Setting a whole number in OBS v0.55b to disable auto switching

For most encoders, to disable “auto change” or “scene change detect” features this often just means denoting a keyframe interval. For example, in OBS if a keyframe interval is set at 0 seconds then the auto feature will kick in. Placing any number in there, like 1 or 2, will disable the auto feature.

If the encoder, like Wirecast, has an option for “keyframe alignment”, it should be known that this is not the same process. Having keyframes aligned is a process for creating specific timestamps and is best suited for keeping multiple bitrates that the broadcaster is sending through the encoder in sync.

Perfecting a keyframe strategy

With the advent of adaptive bitrates, the industry is at an odd juncture where there is a pretty clear answer on best practices for keyframes and live streaming.

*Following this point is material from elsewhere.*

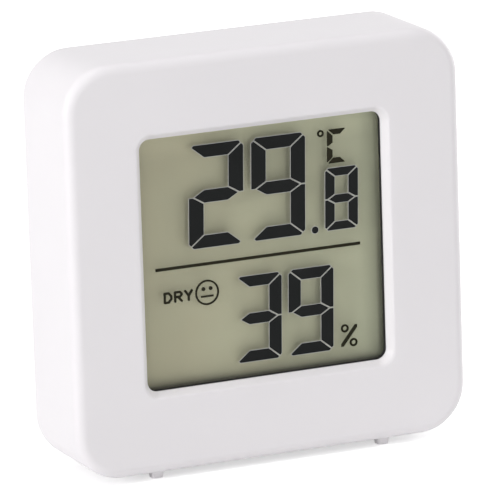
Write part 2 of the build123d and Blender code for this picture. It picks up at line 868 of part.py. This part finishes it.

That strategy includes:

Setting a keyframe interval at around 2 seconds
Disabling any “auto” keyframe features
Utilizing IDR based keyframes
Using an encoding profile higher than baseline to allow for b-frames

This strategy allows for easy navigation of content, for on demand viewing after a broadcast, while still reaping the benefits of frame management and saving bandwidth on reducing redundancies. It also supports adaptive btirate streaming, an important element of a successful live broadcast and being able to support viewers with slower connections.

Please contact us for more questions on interframe and how IBM Watson media can help you deliver high quality video alongside lower bitrate options through cloud transcoding.

Disclaimer: This article is aimed at helping out live broadcasters or at least those who plan for a healthy video on demand strategy over streaming. The answer to many of these questions would of course be different depending on playback method. For example, for the intention of creating video content that might be played via a video file, the “scene change” option is just one example of something that would be ideal. Some of these techniques only becomes undesirable in relation to streaming when using adaptive technology.